Eugene Pare

Biographical details
- Born: December 12, 1915 Lynn, Massachusetts, U.S.
- Died: May 26, 2000 (aged 84) Pullman, Washington, U.S.
- Alma mater: Tufts University

Playing career

Cross country
- 1934–1938: Tufts

Coaching career (HC unless noted)

Men's basketball
- 1938–1941: Wayland HS (MA)
- 1945–1946: Northeastern

Baseball
- 1945: Northeastern

Head coaching record
- Overall: 4–13 (.235) (Basketball) 3–6 (.333) (Baseball)

= Eugene Pare =

American academic and coach (1915–2000)

Eugene George Pare (December 12, 1915 – May 26, 2000) was an American academic and coach who taught at Northeastern University, the Illinois Institute of Technology, and Washington State University and was the head coach of the Northeastern Huskies baseball team in 1945 and the Northeastern Huskies men's basketball during the 1945–46 season.

==Early life==
Pare was born in Lynn, Massachusetts. He ran track at Lynn English High School and was captain of the Tufts University cross country team. He received a bachelor of science in civil engineering from Tufts in 1937 and a master of education degree from the same institution the following year. He earned postgraduate degrees from Northeastern University and the Massachusetts Institute of Technology.

==Career==
From 1938 to 1941, Pare taught at Wayland High School in Wayland, Massachusetts, where he was also the head basketball coach and assistant baseball and football coach.

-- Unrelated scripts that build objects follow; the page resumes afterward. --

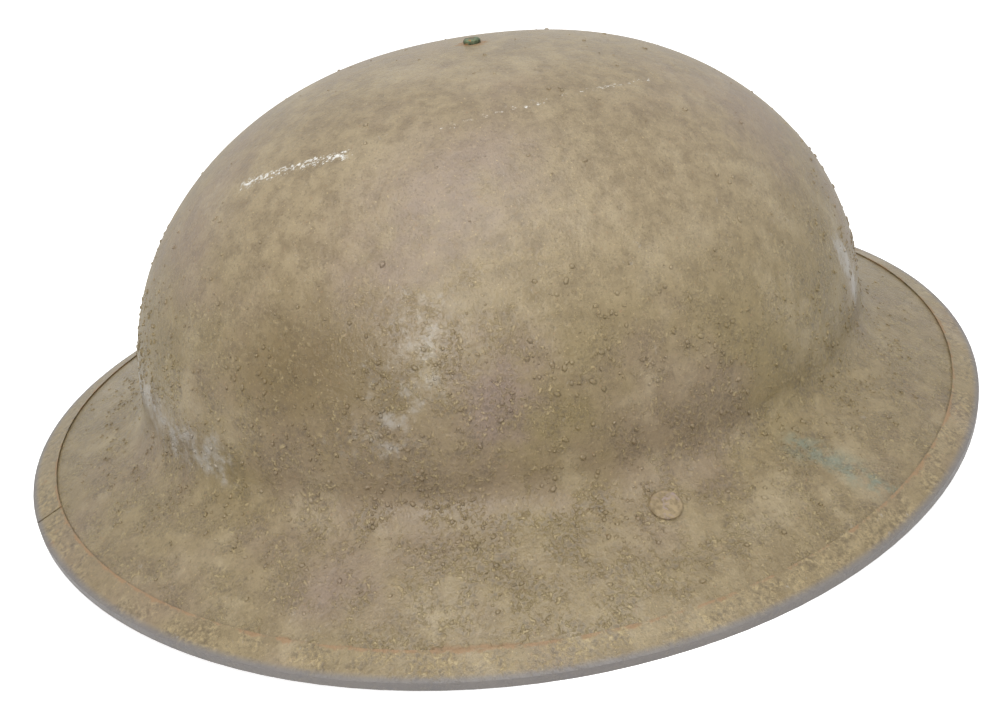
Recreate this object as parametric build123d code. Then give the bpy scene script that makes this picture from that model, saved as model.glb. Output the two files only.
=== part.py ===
from build123d import *
import os
from math import asin, atan2, cos, degrees, radians, sin, sqrt, tan

os.makedirs("parts", exist_ok=True)

# A steel helmet of 1916 pattern: a shallow bowl with a wide brim, pressed from one sheet,
# with a folded rim, and a liner of twine net held by one rivet at the crown.
# Millimetres. The front faces -Y, up is +Z, and the rim's side edges rest at Z = 0.

# Whole helmet, over the rim, and how far its bowl sits behind the rim's middle
helmet_length = 305.0
helmet_width = 293.0
helmet_height = 114.0
bowl_set_back = 3.6

# Pressed shell, its bowl as shares of the helmet's length and width, its arcs as shares of the bowl's
shell_sheet = 1.0
bowl_length_share = 0.778
bowl_width_share = 0.702
crown_radius_share = 0.735
shoulder_radius_share = 0.441
fillet_radius = 10.7
brim_slope = 22.3

# Rim, a strip folded over the shell's edge, its two ends butted near the front
rim_sheet = 0.5
rim_gap = 0.05
rim_leaf = 7.5
rim_joint_gap = 0.8
rim_joint_angle = -84.0

# Crown stack, from the outside in
crown_head_diameter = 5.2
crown_head_height = 1.4
crown_shank_diameter = 3.0
crown_tail_diameter = 5.4
crown_tail_height = 1.2
crown_pad_diameter = 62.0
crown_pad_flat = 20.0
crown_pad_thickness = 8.0
crown_patch_diameter = 40.0
crown_patch_thickness = 1.5
crown_washer_diameter = 13.0
crown_washer_thickness = 1.0

# Liner: a stiff hoop, a folded sweat band inside it and a net from the hoop to the crown,
# with levels and heights as shares of the helmet's height
liner_standoff = 20.0
liner_end_share = 0.88
hoop_thickness = 1.2
hoop_bottom_share = 0.176
hoop_height_share = 0.228
band_thickness = 1.4
band_bottom_share = 0.15
band_height_share = 0.25
band_fold_height = 7.0
net_thickness = 1.6
net_twine = 2.6
net_gores = 24
net_rows = 5

# Rubber cushions between the hoop and the bowl, each on its own rivet
cushion_count = 12
cushion_height_share = 0.14
cushion_bottom_share = 0.242
cushion_bore_share = 0.67
cushion_head_diameter = 5.0
cushion_head_height = 0.4
cushion_shank_diameter = 2.4
cushion_slack = 0.8

# Bails, the wire loops for the chin strap, and the folded lugs that hold them: their rivets sit
# in from the rim by a share of the brim's width
bail_rivet_share = 0.767
bail_head_diameter = 8.6
bail_head_height = 1.0
bail_shank_diameter = 4.0
bail_tail_diameter = 6.4
bail_tail_height = 1.1
bail_wire = 2.6
bail_inner_width = 19.0
bail_depth = 11.0
bail_corner = 3.6
bail_droop = 20.0
lug_sheet = 0.9
lug_width = 10.0
lug_pivot_reach = 8.0
lug_tip = 5.5
lug_bend = 0.8

# Chin strap, tucked up inside the bowl, in two parts joined by the buckle: its turns lie at
# shares of the helmet's width and height
strap_width = 16.0
strap_thickness = 2.0
strap_low_share = 0.263
strap_shoulder_reach_share = 0.195
strap_shoulder_height_share = 0.702
strap_crown_reach_share = 0.082
strap_crown_height_share = 0.833
strap_low_bend = 9.0
strap_shoulder_bend = 16.0
strap_crown_bend = 40.0
strap_lap = 13.0
strap_fold_bend = 2.0
strap_hole_diameter = 3.8
strap_hole_pitch = 12.0

# Buckle on the chin strap, with its tongue, and the keeper that slides below it: their places and
# the strap's tail are shares of the strap's straight stretch
buckle_place_share = 0.56
buckle_wire = 2.2
buckle_inner_width = 17.6
buckle_length = 13.0
buckle_corner = 2.4
tongue_wire = 1.8
tongue_tip = 2.6
tongue_eye_turn = 255.0
strap_tail_share = 0.385
strap_dip = 1.2
strap_dip_bend = 4.0
keeper_place_share = 0.245
keeper_width = 7.0
keeper_thickness = 1.2

# Clearances, and how far cuts run past what they cut
seat_gap = 0.03
running_gap = 0.1
soft_gap = 0.3
overrun = 60.0

# Angles and counts that several pieces share
fold_pinch = 45.0
both_sides = (1, -1)
strap_hole_steps = (-1, 2, 3, 4, 5, 6)

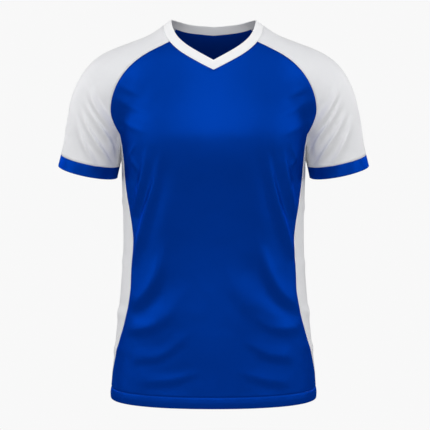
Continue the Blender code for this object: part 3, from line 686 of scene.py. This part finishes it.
def threadMaterial(name, look):
    # two plies twisted round each other, by the stitch's own map, with painted shade in the grooves between
    # them
    paint = bpy.data.materials.new(name)
    paint.use_nodes = True
    tree = paint.node_tree
    shader = tree.nodes["Principled BSDF"]
    stitchMap = tree.nodes.new("ShaderNodeUVMap")
    stitchMap.uv_map = "UVMap"
    split = tree.nodes.new("ShaderNodeSeparateXYZ")
    tree.links.new(stitchMap.outputs["UV"], split.inputs[0])
    turns = maths(tree, "MULTIPLY", split.outputs[0], twist["roundTurns"])
    turns = maths(tree, "MULTIPLY_ADD", split.outputs[1], twist["alongTurns"], turns)
    plies = maths(tree, "SINE", maths(tree, "MULTIPLY", turns, 2 * math.pi))
    plies = maths(tree, "MULTIPLY_ADD", plies, 0.5, 0.5)
    # painted shade: the deeper colour where the plies dip, following the same twist as the bump
    blendColour = tree.nodes.new("ShaderNodeMix")
    blendColour.data_type = "RGBA"
    blendColour.inputs["A"].default_value = (*look["deeper"], 1)
    blendColour.inputs["B"].default_value = (*look["colour"], 1)
    tree.links.new(plies, blendColour.inputs["Factor"])
    tree.links.new(blendColour.outputs["Result"], shader.inputs["Base Color"])
    bump = tree.nodes.new("ShaderNodeBump")
    bump.inputs["Distance"].default_value = twist["depth"]
    tree.links.new(plies, bump.inputs["Height"])
    tree.links.new(bump.outputs["Normal"], shader.inputs["Normal"])
    shader.inputs["Roughness"].default_value = twist["roughness"]
    shader.inputs["Specular IOR Level"].default_value = twist["specular"]
    return paint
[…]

In 1941, he became an instructor of drawing at Northeastern. In 1945, he was named head coach of the school's baseball team. He led the team to a 3–6 record. He was also put in charge of the men's basketball team. The Huskies went 4–13 in his only season as head coach.

In 1946, Pare left Northeastern for a teaching position at the Illinois Institute of Technology. In 1956, he accepted a professorship in mechanical engineering at Washington State University. He retired in 1985 and resided in Marina del Rey, California until 1999, when he and his wife returned to Pullman, Washington. He died on May 26, 2000.